Since meshes are composed of surfaces rather than lines or points, in 3D space a line is best rendered as a very thin quad. A quad is described with 4 vertices, and usually you'll only have the start and end points and a width. Based on this data you can compute a line like this:

First, you get the normal of the plane on which both start and end vectors lie. This will be the plane on which the line-quad will located. The cross product of the normal and of the difference between end and start vectors gives you the side vector (the "thin" side of the quad). You need to normalize it to make it a unit vector. Finally calculate all 4 points of the rectangle by adding the side vector multiplied by half width to both start and end points in both directions. In the source code all this happens in MakeQuad and AddLine methods, so take a look in there.

It wasn't easy to implement, but once I was there it runs pretty fast.

Direct drawing with GL [demo]

No fast is fast enough! Instead of leaving this topic and live happily with the Graphics solution, I kept searching for something even better. And I found the GL class. GL is used to "issue rendering commands similar to OpenGL's immediate mode". This sounds like fast, doesn't it? It is!

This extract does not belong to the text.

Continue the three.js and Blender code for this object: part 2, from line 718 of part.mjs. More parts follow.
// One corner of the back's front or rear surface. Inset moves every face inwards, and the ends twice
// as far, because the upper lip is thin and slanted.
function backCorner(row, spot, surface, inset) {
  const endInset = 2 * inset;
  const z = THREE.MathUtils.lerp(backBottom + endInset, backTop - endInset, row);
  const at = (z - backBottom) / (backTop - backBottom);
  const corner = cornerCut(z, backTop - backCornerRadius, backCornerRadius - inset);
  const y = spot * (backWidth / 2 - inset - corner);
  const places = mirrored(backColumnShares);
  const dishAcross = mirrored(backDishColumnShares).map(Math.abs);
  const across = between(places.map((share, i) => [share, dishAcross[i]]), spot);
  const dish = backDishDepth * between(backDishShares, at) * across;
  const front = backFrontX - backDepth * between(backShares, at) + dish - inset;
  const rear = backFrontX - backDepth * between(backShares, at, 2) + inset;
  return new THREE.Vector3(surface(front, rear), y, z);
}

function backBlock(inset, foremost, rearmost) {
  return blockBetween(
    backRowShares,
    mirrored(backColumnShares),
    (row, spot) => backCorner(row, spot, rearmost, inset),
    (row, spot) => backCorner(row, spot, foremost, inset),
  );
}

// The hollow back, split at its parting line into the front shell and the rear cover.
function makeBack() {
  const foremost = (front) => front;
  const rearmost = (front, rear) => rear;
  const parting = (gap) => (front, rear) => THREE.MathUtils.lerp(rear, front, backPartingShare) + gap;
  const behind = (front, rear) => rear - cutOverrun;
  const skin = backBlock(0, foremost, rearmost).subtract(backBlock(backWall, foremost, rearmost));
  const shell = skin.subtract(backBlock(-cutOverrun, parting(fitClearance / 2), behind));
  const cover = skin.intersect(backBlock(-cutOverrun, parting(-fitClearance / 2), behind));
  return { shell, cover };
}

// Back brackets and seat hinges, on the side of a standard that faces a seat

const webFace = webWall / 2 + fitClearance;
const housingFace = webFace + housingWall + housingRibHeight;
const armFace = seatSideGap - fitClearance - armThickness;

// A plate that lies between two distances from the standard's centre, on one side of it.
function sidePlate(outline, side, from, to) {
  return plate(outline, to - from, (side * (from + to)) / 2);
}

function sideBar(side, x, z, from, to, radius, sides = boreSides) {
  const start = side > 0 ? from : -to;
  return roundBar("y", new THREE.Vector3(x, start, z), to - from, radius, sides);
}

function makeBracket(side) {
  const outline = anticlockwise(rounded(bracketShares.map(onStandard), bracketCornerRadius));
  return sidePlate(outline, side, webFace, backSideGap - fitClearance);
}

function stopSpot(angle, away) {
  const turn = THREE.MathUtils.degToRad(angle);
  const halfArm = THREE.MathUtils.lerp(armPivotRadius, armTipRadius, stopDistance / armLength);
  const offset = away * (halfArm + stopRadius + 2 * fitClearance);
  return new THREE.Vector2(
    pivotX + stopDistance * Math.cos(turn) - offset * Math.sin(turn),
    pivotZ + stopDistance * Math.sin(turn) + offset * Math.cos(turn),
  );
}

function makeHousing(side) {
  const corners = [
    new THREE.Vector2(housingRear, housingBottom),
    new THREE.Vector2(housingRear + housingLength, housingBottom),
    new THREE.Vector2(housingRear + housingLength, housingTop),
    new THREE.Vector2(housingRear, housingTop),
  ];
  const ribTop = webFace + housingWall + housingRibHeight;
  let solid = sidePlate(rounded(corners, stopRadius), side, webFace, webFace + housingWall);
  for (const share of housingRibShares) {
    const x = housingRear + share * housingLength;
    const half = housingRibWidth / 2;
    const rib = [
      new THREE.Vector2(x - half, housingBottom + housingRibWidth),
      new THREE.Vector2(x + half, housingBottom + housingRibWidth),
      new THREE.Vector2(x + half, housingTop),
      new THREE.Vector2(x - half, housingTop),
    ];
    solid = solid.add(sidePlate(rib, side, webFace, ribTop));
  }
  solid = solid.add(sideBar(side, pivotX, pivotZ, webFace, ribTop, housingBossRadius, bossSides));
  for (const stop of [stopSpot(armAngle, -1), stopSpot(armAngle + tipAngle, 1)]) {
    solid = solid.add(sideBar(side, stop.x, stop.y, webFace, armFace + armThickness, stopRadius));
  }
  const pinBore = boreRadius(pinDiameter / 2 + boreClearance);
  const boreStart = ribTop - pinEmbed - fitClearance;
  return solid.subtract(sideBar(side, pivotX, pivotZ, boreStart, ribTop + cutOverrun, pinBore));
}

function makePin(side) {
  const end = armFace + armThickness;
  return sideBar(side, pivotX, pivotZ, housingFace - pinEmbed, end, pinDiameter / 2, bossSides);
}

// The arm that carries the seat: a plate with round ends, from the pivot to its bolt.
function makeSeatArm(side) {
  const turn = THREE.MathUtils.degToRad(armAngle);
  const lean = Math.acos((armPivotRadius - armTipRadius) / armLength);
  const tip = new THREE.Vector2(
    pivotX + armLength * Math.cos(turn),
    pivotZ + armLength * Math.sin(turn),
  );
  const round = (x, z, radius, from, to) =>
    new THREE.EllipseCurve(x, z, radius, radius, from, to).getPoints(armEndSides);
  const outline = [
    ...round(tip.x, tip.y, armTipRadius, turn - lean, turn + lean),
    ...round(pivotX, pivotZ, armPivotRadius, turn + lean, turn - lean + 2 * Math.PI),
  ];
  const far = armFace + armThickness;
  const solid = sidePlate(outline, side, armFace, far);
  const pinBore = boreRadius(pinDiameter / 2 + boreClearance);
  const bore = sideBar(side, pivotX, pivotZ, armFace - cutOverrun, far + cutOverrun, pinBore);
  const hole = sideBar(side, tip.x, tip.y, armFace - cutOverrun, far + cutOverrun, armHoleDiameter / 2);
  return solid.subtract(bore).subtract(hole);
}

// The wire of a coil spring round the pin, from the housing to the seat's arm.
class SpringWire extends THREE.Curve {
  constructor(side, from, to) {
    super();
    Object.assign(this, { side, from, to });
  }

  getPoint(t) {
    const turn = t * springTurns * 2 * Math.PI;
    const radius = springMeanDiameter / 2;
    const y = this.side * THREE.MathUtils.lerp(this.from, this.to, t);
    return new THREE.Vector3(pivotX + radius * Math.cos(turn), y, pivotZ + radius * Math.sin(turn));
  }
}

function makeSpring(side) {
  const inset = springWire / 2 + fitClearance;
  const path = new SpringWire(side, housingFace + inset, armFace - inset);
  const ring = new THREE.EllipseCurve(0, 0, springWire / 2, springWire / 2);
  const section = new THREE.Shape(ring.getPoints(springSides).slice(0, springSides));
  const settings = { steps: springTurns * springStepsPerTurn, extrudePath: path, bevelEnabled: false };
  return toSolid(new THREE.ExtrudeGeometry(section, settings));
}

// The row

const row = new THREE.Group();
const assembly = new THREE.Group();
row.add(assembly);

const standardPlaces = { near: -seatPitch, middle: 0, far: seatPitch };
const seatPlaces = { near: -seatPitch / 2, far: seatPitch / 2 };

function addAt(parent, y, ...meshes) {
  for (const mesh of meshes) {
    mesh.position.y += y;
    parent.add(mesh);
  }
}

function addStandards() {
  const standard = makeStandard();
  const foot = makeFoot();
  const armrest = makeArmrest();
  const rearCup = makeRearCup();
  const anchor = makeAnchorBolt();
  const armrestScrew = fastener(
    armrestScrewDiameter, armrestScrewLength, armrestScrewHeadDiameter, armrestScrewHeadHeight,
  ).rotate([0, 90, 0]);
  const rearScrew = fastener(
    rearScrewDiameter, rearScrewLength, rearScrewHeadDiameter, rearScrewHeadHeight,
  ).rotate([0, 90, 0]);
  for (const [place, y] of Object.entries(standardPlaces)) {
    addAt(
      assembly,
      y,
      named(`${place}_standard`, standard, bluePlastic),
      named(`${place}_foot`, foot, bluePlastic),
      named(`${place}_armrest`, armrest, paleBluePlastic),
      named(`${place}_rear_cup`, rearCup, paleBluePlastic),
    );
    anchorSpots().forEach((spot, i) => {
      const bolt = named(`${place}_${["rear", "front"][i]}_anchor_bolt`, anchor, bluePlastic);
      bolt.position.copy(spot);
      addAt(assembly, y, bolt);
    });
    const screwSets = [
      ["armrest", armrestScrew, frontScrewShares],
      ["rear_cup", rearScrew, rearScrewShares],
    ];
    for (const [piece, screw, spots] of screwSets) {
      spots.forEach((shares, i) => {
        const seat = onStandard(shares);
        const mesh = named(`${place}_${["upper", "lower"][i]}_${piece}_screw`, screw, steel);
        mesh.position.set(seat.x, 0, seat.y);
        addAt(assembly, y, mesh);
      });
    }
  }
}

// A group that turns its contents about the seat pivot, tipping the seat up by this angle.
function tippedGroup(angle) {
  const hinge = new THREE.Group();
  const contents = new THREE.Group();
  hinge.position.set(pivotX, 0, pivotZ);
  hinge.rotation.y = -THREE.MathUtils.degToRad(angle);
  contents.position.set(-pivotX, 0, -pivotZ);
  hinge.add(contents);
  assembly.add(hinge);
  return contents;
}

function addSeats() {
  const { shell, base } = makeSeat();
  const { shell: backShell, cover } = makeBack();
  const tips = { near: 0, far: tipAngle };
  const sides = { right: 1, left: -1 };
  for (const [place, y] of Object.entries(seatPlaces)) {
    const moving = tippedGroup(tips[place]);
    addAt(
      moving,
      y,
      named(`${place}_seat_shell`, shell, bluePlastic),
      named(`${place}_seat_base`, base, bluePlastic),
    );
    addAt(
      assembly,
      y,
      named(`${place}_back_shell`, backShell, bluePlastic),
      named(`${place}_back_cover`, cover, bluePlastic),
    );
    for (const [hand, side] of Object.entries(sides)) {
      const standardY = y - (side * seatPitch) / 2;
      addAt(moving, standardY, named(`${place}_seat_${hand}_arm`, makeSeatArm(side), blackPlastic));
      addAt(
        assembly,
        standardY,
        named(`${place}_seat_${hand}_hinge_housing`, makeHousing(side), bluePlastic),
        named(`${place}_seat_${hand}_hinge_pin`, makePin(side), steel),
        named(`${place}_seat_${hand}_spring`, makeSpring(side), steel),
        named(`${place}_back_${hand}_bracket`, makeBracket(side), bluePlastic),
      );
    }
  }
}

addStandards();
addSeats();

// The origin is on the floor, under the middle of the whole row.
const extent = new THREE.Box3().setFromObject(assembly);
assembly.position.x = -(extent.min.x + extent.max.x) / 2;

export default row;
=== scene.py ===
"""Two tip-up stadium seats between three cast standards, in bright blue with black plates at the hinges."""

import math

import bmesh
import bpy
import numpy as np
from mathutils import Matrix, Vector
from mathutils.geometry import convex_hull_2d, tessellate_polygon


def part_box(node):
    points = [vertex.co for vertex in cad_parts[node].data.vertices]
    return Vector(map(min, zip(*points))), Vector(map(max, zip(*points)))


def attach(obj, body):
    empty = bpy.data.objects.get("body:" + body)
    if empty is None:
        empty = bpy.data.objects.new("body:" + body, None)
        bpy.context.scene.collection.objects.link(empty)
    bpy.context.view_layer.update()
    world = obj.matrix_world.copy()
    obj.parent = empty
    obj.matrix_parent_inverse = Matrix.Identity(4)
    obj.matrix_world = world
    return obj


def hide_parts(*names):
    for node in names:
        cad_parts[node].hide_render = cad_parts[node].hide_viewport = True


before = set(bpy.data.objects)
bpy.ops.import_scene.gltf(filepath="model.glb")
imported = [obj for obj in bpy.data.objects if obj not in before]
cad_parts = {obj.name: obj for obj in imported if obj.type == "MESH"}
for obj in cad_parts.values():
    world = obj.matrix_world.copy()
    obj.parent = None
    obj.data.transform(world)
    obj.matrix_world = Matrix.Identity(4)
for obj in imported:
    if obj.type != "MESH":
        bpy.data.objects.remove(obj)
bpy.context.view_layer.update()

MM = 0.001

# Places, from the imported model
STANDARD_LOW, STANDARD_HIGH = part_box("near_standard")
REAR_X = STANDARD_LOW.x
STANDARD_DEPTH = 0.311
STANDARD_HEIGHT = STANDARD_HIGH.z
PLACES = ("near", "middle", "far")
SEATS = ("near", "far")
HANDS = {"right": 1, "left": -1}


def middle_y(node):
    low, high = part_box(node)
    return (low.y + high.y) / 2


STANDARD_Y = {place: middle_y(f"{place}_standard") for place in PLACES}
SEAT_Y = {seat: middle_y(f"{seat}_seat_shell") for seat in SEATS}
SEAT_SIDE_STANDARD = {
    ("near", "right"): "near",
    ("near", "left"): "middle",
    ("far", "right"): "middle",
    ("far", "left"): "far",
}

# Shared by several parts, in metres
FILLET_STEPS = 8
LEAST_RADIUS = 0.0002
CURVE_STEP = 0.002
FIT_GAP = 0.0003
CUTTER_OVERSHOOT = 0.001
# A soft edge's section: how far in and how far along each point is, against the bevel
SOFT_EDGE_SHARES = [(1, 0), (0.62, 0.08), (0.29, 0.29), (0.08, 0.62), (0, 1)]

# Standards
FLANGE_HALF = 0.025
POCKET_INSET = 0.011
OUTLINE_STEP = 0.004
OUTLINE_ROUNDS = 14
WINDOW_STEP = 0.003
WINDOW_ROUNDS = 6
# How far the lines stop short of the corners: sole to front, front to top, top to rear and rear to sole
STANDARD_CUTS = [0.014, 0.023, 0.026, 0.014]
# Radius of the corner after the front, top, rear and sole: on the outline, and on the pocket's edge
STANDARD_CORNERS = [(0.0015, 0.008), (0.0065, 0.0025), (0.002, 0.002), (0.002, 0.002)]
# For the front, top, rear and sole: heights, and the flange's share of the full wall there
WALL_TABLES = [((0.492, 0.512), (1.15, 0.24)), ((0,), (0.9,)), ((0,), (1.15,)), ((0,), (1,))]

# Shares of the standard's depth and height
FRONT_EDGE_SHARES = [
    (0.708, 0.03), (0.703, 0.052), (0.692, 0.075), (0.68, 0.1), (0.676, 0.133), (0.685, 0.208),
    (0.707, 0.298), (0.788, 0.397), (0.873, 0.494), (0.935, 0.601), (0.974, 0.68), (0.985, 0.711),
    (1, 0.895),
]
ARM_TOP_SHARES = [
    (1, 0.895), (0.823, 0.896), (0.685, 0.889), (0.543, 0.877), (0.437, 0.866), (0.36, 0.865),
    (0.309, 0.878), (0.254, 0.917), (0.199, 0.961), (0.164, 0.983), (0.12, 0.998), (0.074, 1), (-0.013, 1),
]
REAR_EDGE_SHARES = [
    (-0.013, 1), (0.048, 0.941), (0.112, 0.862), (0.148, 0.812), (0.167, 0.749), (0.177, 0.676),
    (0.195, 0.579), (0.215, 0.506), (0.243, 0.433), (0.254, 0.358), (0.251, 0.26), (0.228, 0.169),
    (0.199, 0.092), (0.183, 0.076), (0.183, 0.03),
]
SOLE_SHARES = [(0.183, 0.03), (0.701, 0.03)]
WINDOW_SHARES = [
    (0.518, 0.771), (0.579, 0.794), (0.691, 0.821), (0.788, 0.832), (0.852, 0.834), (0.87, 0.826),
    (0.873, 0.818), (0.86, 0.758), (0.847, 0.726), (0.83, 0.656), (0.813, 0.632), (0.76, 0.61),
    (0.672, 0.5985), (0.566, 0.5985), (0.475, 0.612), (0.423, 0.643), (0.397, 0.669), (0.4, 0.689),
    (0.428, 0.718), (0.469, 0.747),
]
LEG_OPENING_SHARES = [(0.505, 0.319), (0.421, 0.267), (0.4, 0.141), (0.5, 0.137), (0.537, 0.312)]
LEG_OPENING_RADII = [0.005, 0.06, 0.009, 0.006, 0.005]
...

Being much easier to implement that the Graphics solution it is a clear winner for me, the only drawback being that you don't have much control over the appearance of the lines. You can't set a width and perspective does not apply (i.e. lines that are far behind look exactly the same as those that are close to the camera).

Conclusion

For massive & dynamic line drawing LineRenderer is not the best solution, but it is the only one available in Unity free version. It can surely be useful to draw limited amounts of static lines and this is probably what it was made for. If you do have Unity3D Pro, the solution with Graphics is reasonable and very flexible but if it is performance you're after choose GL.